A Bureau of Justice Statistics report revealed that prisoners released in 2016 served an average of 46 percent of the maximum sentence; compared to those convicted of sex offenses who served an average of 62 percent. After learning about the disparity in offenses considered sex crimes, some students altered their perception of appropriate punishments. A female student commented:
In the beginning of the semester, I thought all sex offenders should be locked up for life with no second chances. Last night in another class, my professor gave us a scenario about a sex offender and the penalty we thought he deserved. Every single person said from 20 to 30 years or the death penalty. At the beginning of the semester I would have said the same. I now believe some — not all — offenders can be rehabilitated . . . and I can see why Megan’s Law may make it harder to stay on track.
Another female student was perhaps the most elucidating in her remarks:
This course has definitely changed my opinions regarding sex offenders. I feel that the restorative approach to handling the problem of sex offending is the most effective. It allows everyone to get the necessary help needed and work collectively to end the cycle of violence. I have certainly learned more about myself and come to terms with the fact that I was sexually victimized as a child by my cousin from the material this semester.
What society needs is a basic factual understanding of sex crimes and a media that correspondingly reflects these facts.
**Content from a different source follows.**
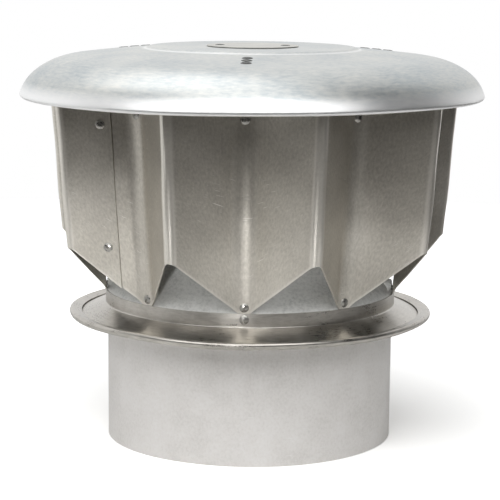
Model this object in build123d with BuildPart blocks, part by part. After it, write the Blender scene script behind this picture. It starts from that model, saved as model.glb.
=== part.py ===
from build123d import *
import os
from math import asin, atan2, cos, degrees, radians, sin, sqrt, tan

os.makedirs("parts", exist_ok=True)

# Chimney cap of riveted sheet metal. Lengths are in millimetres and angles in degrees.
# The origin is the centre of the collar's foot and Z points up the flue.
# Azimuth 0 is the front, -Y, and grows towards +X.

# Fits shared by all pieces
sheet_gap = 0.1  # between two sheets that lie on each other
sheet_overrun = 1.0  # how far a cutting shape reaches past a sheet

# Collar, the spigot that goes into the flue pipe
collar_radius = 101.5
collar_sheet = 0.7
spigot_length = 86.4
bead_rise = 3.6
bead_reach = 1.8
bead_round = 1.2
collar_tuck = 14.1  # straight wall above the stop bead

# Deflector cone that narrows the flue under the wind shield
cone_sheet = 0.6
cone_flange = 15.2
cone_slope = 55.0
cone_rise = 44.0
cone_lip = 7.0
cone_bend = 3.0
lug_radius = 3.9

# Storm skirt around the collar
skirt_sheet = 0.7
band_height = 9.9
band_reveal = 0.2  # cone flange left showing above the band
skirt_crease = 1.5
flare_reach = 21.2
flare_drop = 9.2
hem_width = 5.0
hem_height = 5.7
hem_round = 2.8
hem_return = 2.1
hem_lap = 8.6
hem_fall = 2.3
flare_round = 6.0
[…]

Education can translate to laws that increase public safety, maximize taxpayer dollars, and increase the potential for those convicted of an offense to live productively upon release. My Sex Crimes course is one way I counter disinformation. The course moves students toward rejection of the erroneous portrayals by the media and the resulting ineffective, panic driven policies. This course is one example of the potentially powerful impact of education to overcome media misrepresentation regarding issues of crime.